In August 2011, Morgan County Commission members Andrew Ainslie, Mack Bohlen, Donald Harris, and Ellen Warren directed Morgan County deputy sheriff Joseph Pritchett to initiate a criminal prosecution of May for violating the 2010 zoning ordinance. Am. Compl. ¶¶ 18-19. In April 2012, after she received the citation, May filed a civil action in the Superior Court of Morgan County, seeking a declaration that her short-term rentals were permitted under the pre-2010 zoning ordinance, that her short-term rentals were thus grandfathered, and that Morgan County could not constitutionally enforce the 2010 zoning ordinance against her. The criminal case was stayed pending a

ruling in the civil action. The Superior Court held a bench trial in September 2012 and concluded that May’s use of her lake home for short-term rentals was grandfathered, so the 2010 zoning ordinance’s explicit short-term rental prohibition did not apply to her property. Ainslie, Bohlen, Harris, and Warren decided to appeal the Superior Court’s decision.
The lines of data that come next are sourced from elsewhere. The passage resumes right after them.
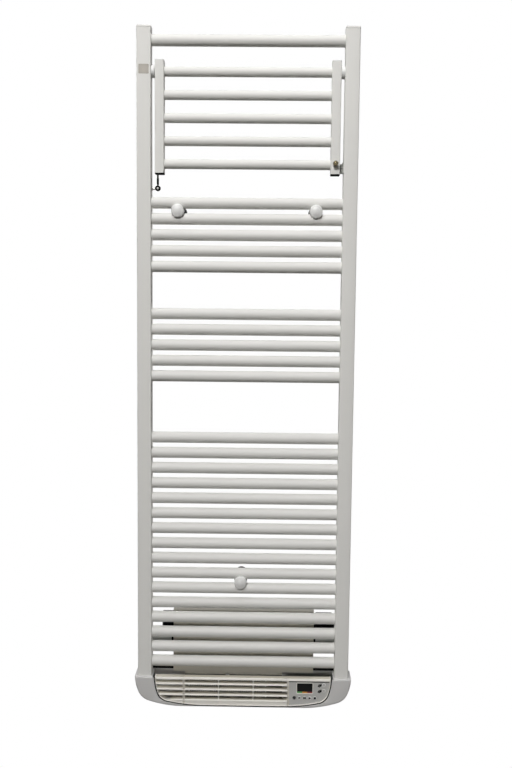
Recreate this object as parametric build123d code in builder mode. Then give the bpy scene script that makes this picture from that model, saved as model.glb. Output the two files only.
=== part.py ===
from build123d import *
import os
from math import sqrt

os.makedirs("parts", exist_ok=True)

# Heated towel rail with a fan blower and a fold-out drying rack, in millimetres.
# Origin: midway between the two upper wall screws, on the wall. +Z is up, the room is at -Y.
# "off" is a distance from the wall into the room, so a point at off = 72 has y = -72.

# Ladder
RUNG_PITCH = 38.5
RUNG_R = 14.0
RUNG_WALL = 1.2
ROWS_ABOVE_ORIGIN = 10.5
TOP_ROW = 0
UPPER_ROWS = range(10, 15)
MIDDLE_ROWS = range(17, 22)
LOWER_ROWS = range(25, 41)
LADDER_OFF = 72.0
UPRIGHT_SPREAD = 535.0
UPRIGHT_WIDTH = 35.0
UPRIGHT_DEPTH = 32.0
UPRIGHT_CORNER_R = 3.0
UPRIGHT_WALL = 1.5
UPRIGHT_FLOOR = 3.0
UPRIGHT_ABOVE_TOP_RUNG = 33.0
PORT_R = 9.0
CAP_HEIGHT = 6.0
CAP_EDGE_R = 2.8
SPIGOT_HEIGHT = 6.0
VENT_R = 5.4
VENT_HEIGHT = 2.0
LABEL_WIDTH = 24.6
LABEL_HEIGHT = 22.0
LABEL_THICKNESS = 0.3
LABEL_BELOW_TOP_RUNG = 69.7
ELEMENT_R = 6.0
ELEMENT_LENGTH = 620.0
ELEMENT_PLUG_R = 11.0
ELEMENT_PLUG_HEAD_R = 13.0
ELEMENT_PLUG_HEAD = 4.0

# Wall brackets
BRACKET_SPACING = 336.0
LOWER_BRACKET_X = -8.0
LOWER_BRACKET_ROW = 34.5
WALL_PLATE_R = 13.0
WALL_PLATE_THICKNESS = 5.0
WALL_SCREW_HOLE_R = 2.75
POST_R = 16.0
POST_TIP_OFF = 66.0
POST_SOLID_LENGTH = 22.0
CLAMP_SCREW_R = 3.0
CLAMP_HEAD_R = 5.0
CLAMP_HEAD_HEIGHT = 5.5
CLAMP_RX = 14.0
CLAMP_RZ = 16.0
CLAMP_BACK_OFF = 74.0
CLAMP_FRONT_OFF = 90.0
DOME_WALL = 2.0
DOME_BACK_OFF = 80.0
DOME_FRONT_OFF = 97.0
DOME_EDGE_R = 4.0
GRUB_R = 2.0
GRUB_LENGTH = 5.5

# Fold-out drying rack
RACK_SIDE_GAP = 8.5
RACK_BAR_WIDTH = 22.5
RACK_BAR_DEPTH = 26.0
RACK_BAR_CORNER_R = 2.5
RACK_BAR_WALL = 1.5
RACK_PIVOT_BELOW_TOP_RUNG = 73.3
RACK_RUNGS = 5
RACK_PITCH = 54.6
RACK_RUNG_R = 11.75
RACK_RUNG_WALL = 1.2
RACK_ABOVE_PIVOT = 27.2
RACK_BELOW_LAST_RUNG = 25.4
RACK_CAP_HEIGHT = 3.0
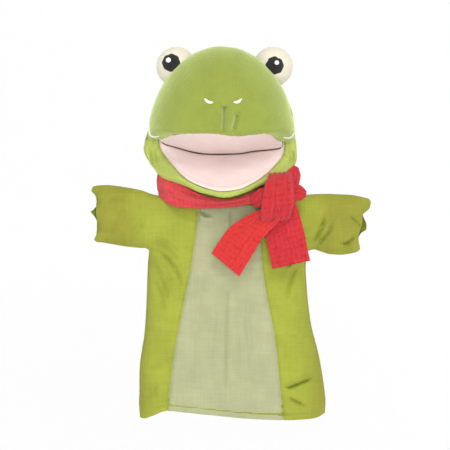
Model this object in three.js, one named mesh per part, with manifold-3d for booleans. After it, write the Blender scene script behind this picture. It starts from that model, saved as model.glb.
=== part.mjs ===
// Frog hand puppet: a woven glove with short arms, a padded head with a hinged mouth and a knotted scarf.
// Millimetres. +Z up, the face looks along -Y, +X is to the right of someone facing the puppet.
// The origin is the middle of the hem, where the hand goes in.
import * as THREE from 'three';
import { mergeVertices } from 'three/addons/utils/BufferGeometryUtils.js';
import Module from 'manifold-3d';

const wasm = await Module();
wasm.setup();

// ---- Cloth and clearances ----
const CLOTH = 1.4; // one sewn layer with its seam allowance
const GAP = 0.3; // between two pieces that are sewn together
const SEAM = GAP / 2; // each layer's distance from the seam plane y = 0
const PLAY = 1.2; // between a joint's moving and still edges

// ---- Glove body ----
const SHOULDER_Z = 154; // top of the glove panels
const SIDE_LEFT = [[0, 65], [37, 64.5], [62, 61], [100, 58.5], [126, 58], [SHOULDER_Z, 50]];
const SIDE_RIGHT = [[0, 73], [30, 70], [66, 62], [90, 59], [126, 58], [SHOULDER_Z, 50]];
const BODY_DEPTH = [[0, 22], [60, 21], [126, 19], [SHOULDER_Z, 18.5]]; // half depth at the middle
const BELLY_LEFT = [[0, 45], [33, 38], [81, 31], [126, 24], [SHOULDER_Z, 20]];
const BELLY_RIGHT = [[0, 42], [37, 39], [81, 33], [126, 26], [SHOULDER_Z, 24]];
const HEM_FACING = 12; // height of the turned-in strip at the hand opening
const FACING_REACH = 0.9; // share of the half width that the facing covers
const FACING_ROOM = 0.8; // between the facing and the panel it is turned against
const LENS = 2.4; // power of the flattened section that two sewn layers take up

// ---- Arms ----
const ARM_X = 58; // shoulder pivot, from the middle
const ARM_Z = 146;
const ARM_ROUND = 19; // radius of the sleeve's rounded shoulder end
const ARM_END = 0.92; // share of that radius at which the round end stops
const ARM_DEPTH = 11.5; // half depth at the shoulder
const WRIST_X = 84;
const WRIST_DEPTH = 8.6; // half depth of the hand at the wrist
const CUFF_DEPTH = WRIST_DEPTH + PLAY + CLOTH; // half depth of the sleeve's end, which the hand turns in
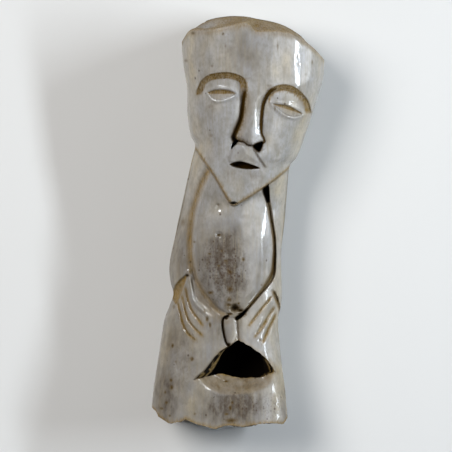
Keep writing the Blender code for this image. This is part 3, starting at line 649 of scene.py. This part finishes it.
def carved_bone():
    """The whole carving as one closed mesh, before its opening is cut."""
    closer = 1 - EDGE_SHARE * (1 - np.linspace(0, 1, EDGE_ROWS)) ** 1.6
    step = np.concatenate([np.linspace(0, EDGE_START, ROWS), closer])
    front_angle = np.linspace(-np.pi / 2, np.pi / 2, FRONT_COLUMNS)
    back_angle = np.linspace(np.pi / 2, 3 * np.pi / 2, BACK_COLUMNS)[1:-1]
    share = np.concatenate([np.sin(front_angle), np.sin(back_angle)])[None, :]
    is_front = (np.arange(share.size) < front_angle.size)[None, :]
    side = np.where(is_front, 1, -1)
    y_outer = y_inner = np.repeat(LENGTH_PARTS * step[:, None] - LENGTH_PARTS / 2, share.size, axis=1)
    for _ in range(4):
        middle, half = halves(y_outer)
        x = middle + half * share
        z = np.where(is_front, uncut_front(x, y_outer), back(x, y_outer))
        foot, head = rims(x, z)
        y_outer = foot + (head - foot) * step[:, None]
        from_top = head - y_outer
        foot, head = rims(*canal(y_inner, share, side))
        y_inner = foot + (head - foot) * step[:, None]
    shrink = TOP_ROUND * (1 - np.sqrt(1 - np.clip(1 - from_top / TOP_ROUND, 0, 1) ** 2))
    middle, half = halves(y_outer)
    x = middle + half * share
    fronts = np.broadcast_to(is_front, x.shape)
    z = back(x, y_outer)
    z[fronts] = front(x[fronts], y_outer[fronts])
    skin = np.dstack([middle + (half - shrink) * share, y_outer, z - shrink * (z - WIDEST) / WIDEST])
    skin = uneven(skin)
    x_inner, z_inner = canal(y_inner, share, side)
    lining = np.dstack([x_inner, y_inner, z_inner])
    foot_rings = rim_rings(skin[0], lining[0], 0.45, 5)
    head_rings = rim_rings(skin[-1], lining[-1], 0.2, 9)
    rings = list(skin[::-1]) + foot_rings + list(lining) + head_rings[::-1]
    count = share.size
    faces = [ring_faces(count * i, count * ((i + 1) % len(rings)), count) for i in range(len(rings))]
    return mesh_object("figurine_carving", np.vstack(rings), np.vstack(faces))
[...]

Id. ¶ 21. In 2013, the Georgia Court of Appeals vacated the superior court’s judgment and remanded so that the superior court could “address the threshold issues of whether May’s complaint was barred because she had failed to exhaust her administrative remedies for challenging the zoning ordinance and because she had failed to challenge the ordinance within 30 days of its enactment.” May I, 807 S.E.2d at 30 (discussing the 2013 Georgia Court of Appeals

decision). “On remand, the trial court ruled against May on both threshold issues, and her attempt to appeal that decision to [the Georgia Court of Appeals], and later to the Supreme Court of Georgia, was denied.” Id. Consequently, as of January 20, 2015, any reasonable person would have concluded that the 2010 ordinance applied to May because her short-term rental operation was not declared a lawful nonconforming use and thus was not grandfathered.